Exercise:
Look through the material below and copy exactly the lines from the line with "The Blender code" to the line with "return tangents, sides, np.cross(tangents, sides)", those two lines included.

Supplied records:
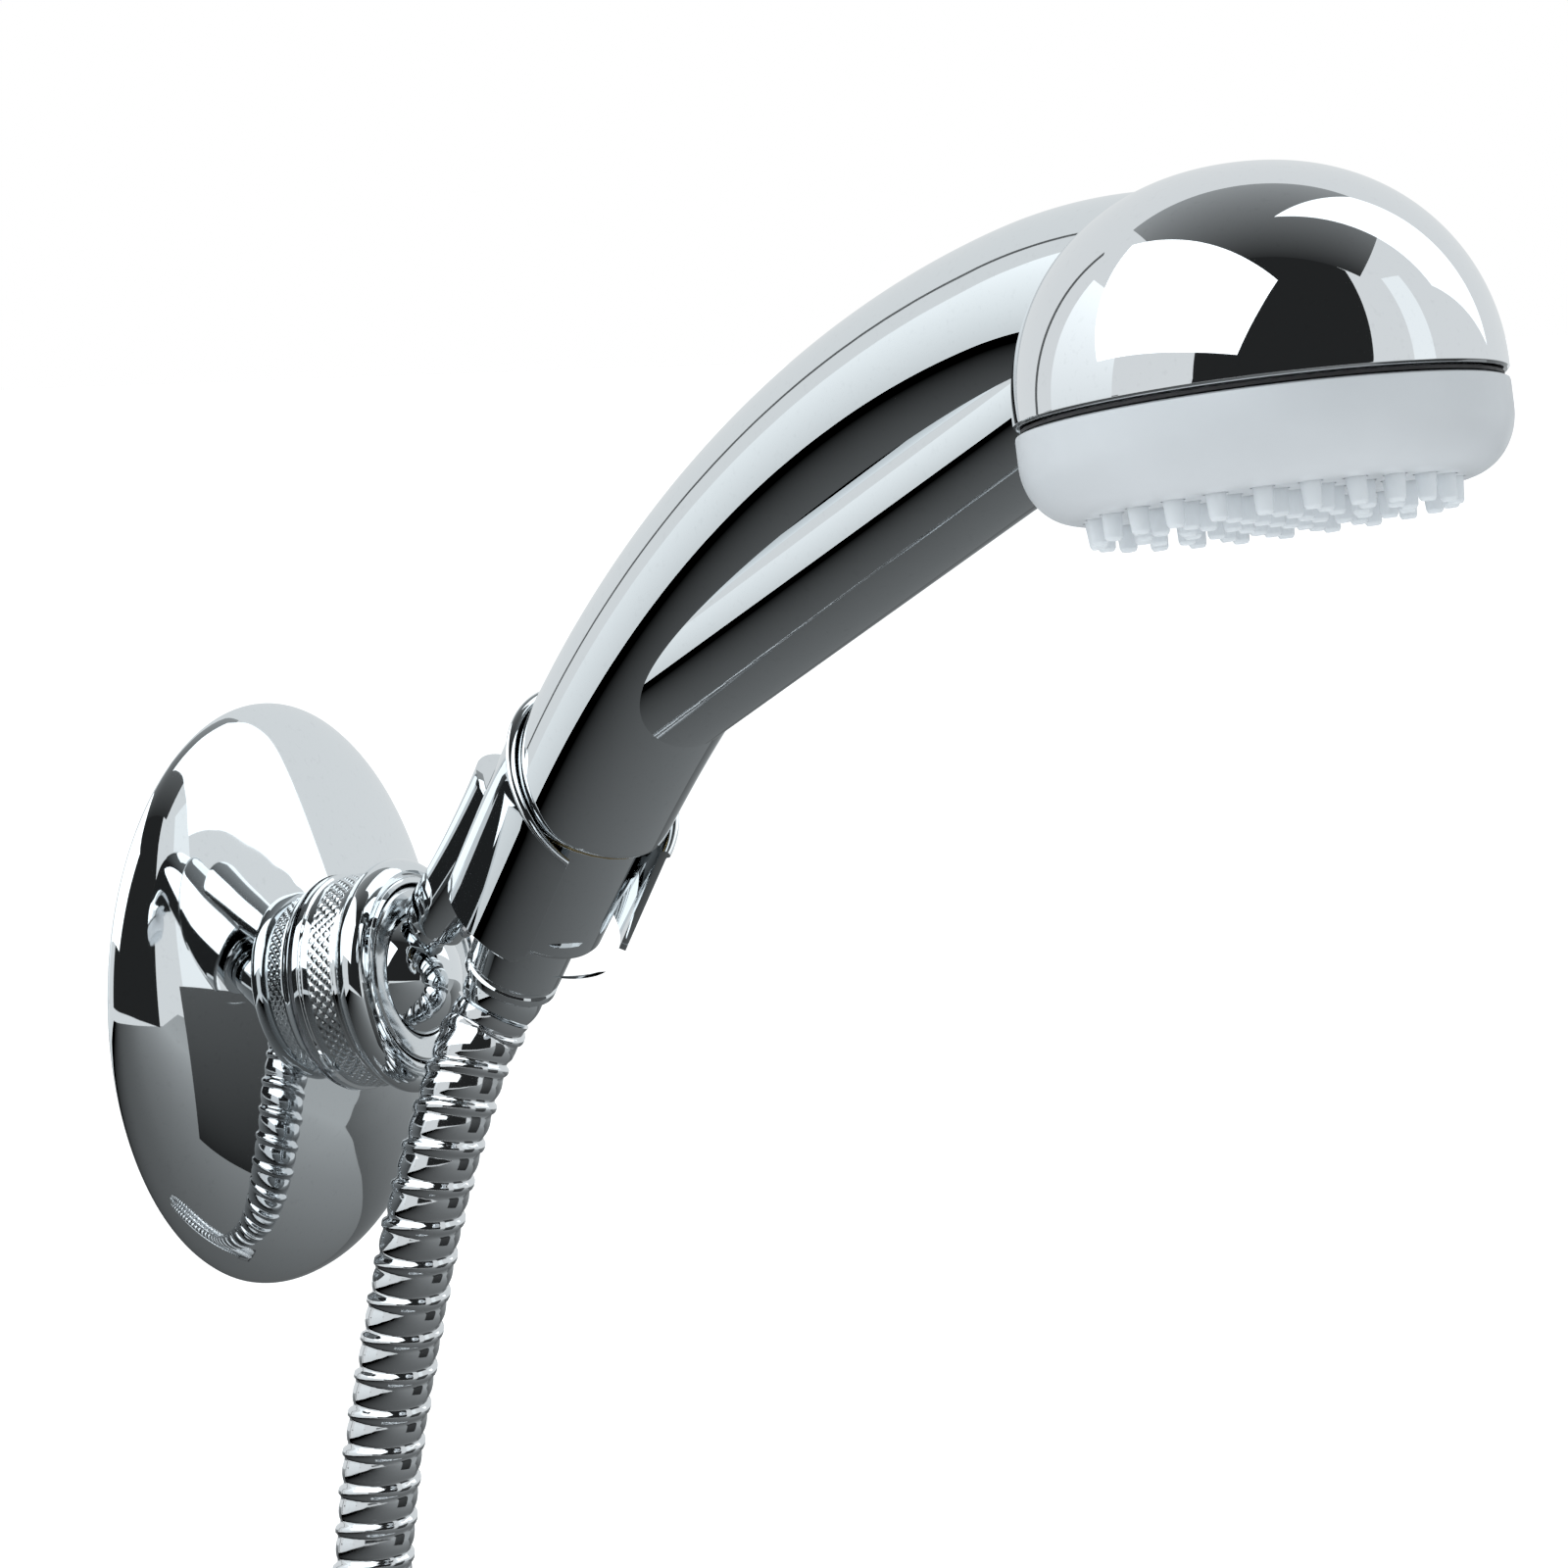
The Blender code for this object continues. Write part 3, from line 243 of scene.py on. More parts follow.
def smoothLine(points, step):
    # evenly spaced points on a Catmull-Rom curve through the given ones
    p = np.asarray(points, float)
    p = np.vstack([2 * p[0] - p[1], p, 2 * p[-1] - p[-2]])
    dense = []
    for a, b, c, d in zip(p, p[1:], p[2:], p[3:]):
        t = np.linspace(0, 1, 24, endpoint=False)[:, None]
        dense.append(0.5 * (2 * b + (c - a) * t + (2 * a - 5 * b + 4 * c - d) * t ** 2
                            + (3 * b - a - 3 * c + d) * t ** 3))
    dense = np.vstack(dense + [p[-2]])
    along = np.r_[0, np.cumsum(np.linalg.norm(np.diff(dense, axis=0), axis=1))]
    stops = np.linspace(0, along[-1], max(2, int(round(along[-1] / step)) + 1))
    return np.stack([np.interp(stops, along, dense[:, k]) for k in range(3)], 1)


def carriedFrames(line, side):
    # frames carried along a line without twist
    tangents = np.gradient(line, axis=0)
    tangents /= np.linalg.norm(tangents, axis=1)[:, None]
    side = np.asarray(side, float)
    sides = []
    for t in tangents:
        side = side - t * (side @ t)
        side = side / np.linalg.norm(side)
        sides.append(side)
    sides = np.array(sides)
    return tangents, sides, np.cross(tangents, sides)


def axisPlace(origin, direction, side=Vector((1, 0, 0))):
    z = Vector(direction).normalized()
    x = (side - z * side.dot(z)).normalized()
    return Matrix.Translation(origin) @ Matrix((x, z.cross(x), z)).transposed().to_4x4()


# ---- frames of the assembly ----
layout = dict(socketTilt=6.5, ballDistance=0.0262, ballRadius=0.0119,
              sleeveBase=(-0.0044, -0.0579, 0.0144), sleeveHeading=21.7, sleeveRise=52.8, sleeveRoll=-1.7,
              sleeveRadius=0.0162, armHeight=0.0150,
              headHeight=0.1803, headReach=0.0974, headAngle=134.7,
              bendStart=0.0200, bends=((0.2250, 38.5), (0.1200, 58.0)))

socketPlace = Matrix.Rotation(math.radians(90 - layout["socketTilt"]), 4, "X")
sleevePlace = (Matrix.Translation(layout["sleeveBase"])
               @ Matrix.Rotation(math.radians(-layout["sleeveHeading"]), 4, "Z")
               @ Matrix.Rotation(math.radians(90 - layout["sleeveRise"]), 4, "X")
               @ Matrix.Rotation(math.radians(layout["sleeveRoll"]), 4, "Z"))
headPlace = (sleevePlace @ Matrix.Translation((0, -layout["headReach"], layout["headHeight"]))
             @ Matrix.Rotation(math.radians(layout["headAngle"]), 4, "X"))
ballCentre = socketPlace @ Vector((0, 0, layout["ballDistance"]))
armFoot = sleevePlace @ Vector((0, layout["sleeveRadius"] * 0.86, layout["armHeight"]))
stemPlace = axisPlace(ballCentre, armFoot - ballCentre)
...
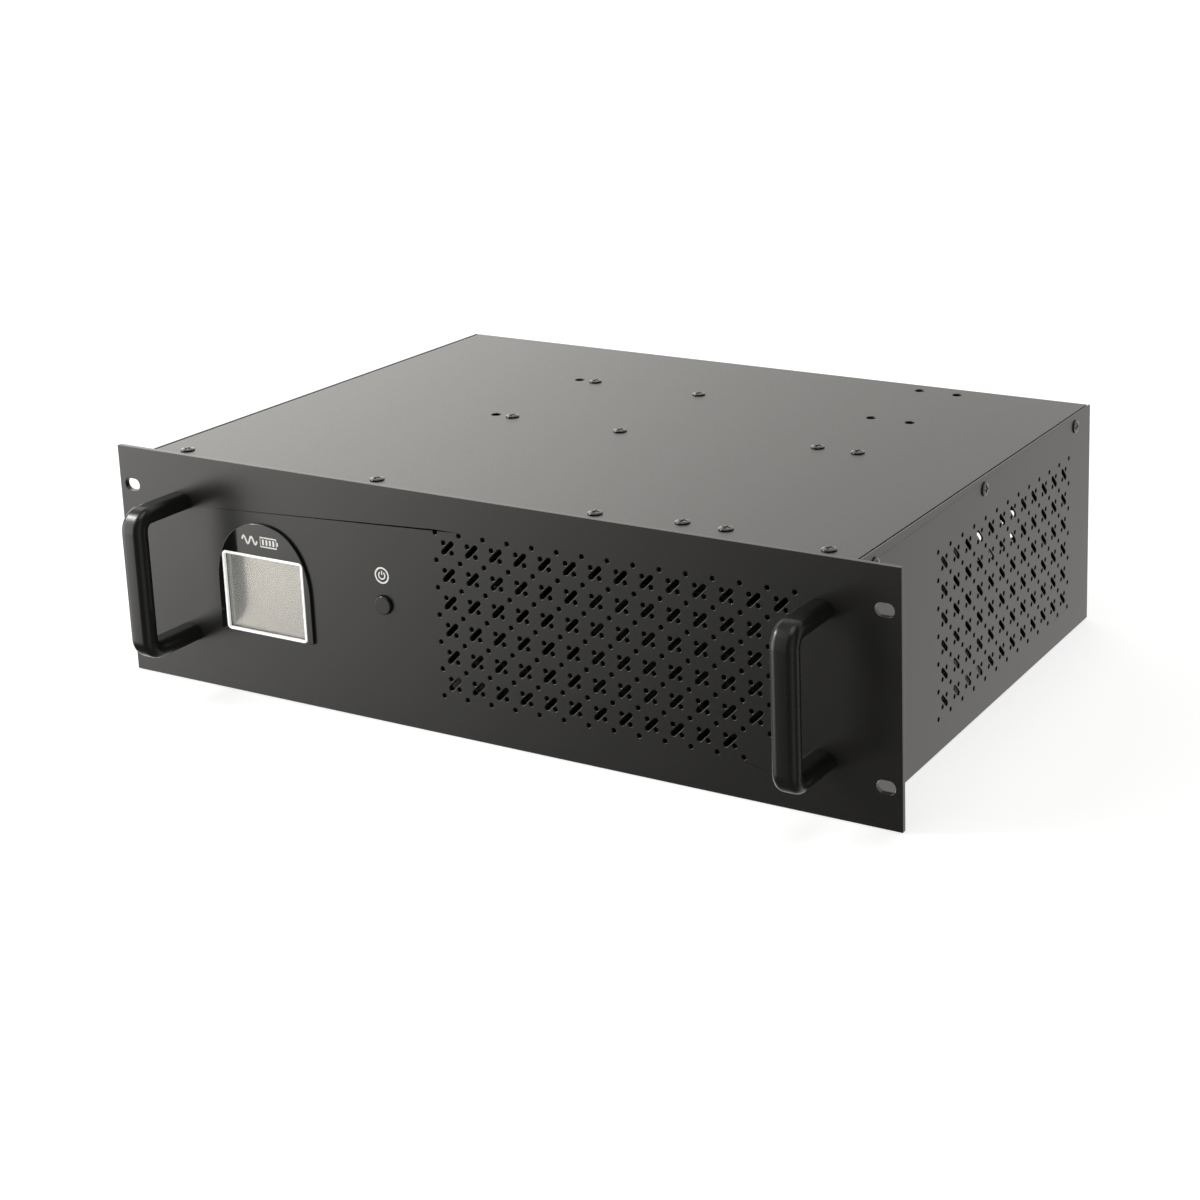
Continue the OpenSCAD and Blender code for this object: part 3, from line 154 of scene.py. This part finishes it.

Reply to the exercise:
The Blender code for this object continues. Write part 3, from line 243 of scene.py on. More parts follow.
def smoothLine(points, step):
    # evenly spaced points on a Catmull-Rom curve through the given ones
    p = np.asarray(points, float)
    p = np.vstack([2 * p[0] - p[1], p, 2 * p[-1] - p[-2]])
    dense = []
    for a, b, c, d in zip(p, p[1:], p[2:], p[3:]):
        t = np.linspace(0, 1, 24, endpoint=False)[:, None]
        dense.append(0.5 * (2 * b + (c - a) * t + (2 * a - 5 * b + 4 * c - d) * t ** 2
                            + (3 * b - a - 3 * c + d) * t ** 3))
    dense = np.vstack(dense + [p[-2]])
    along = np.r_[0, np.cumsum(np.linalg.norm(np.diff(dense, axis=0), axis=1))]
    stops = np.linspace(0, along[-1], max(2, int(round(along[-1] / step)) + 1))
    return np.stack([np.interp(stops, along, dense[:, k]) for k in range(3)], 1)


def carriedFrames(line, side):
    # frames carried along a line without twist
    tangents = np.gradient(line, axis=0)
    tangents /= np.linalg.norm(tangents, axis=1)[:, None]
    side = np.asarray(side, float)
    sides = []
    for t in tangents:
        side = side - t * (side @ t)
        side = side / np.linalg.norm(side)
        sides.append(side)
    sides = np.array(sides)
    return tangents, sides, np.cross(tangents, sides)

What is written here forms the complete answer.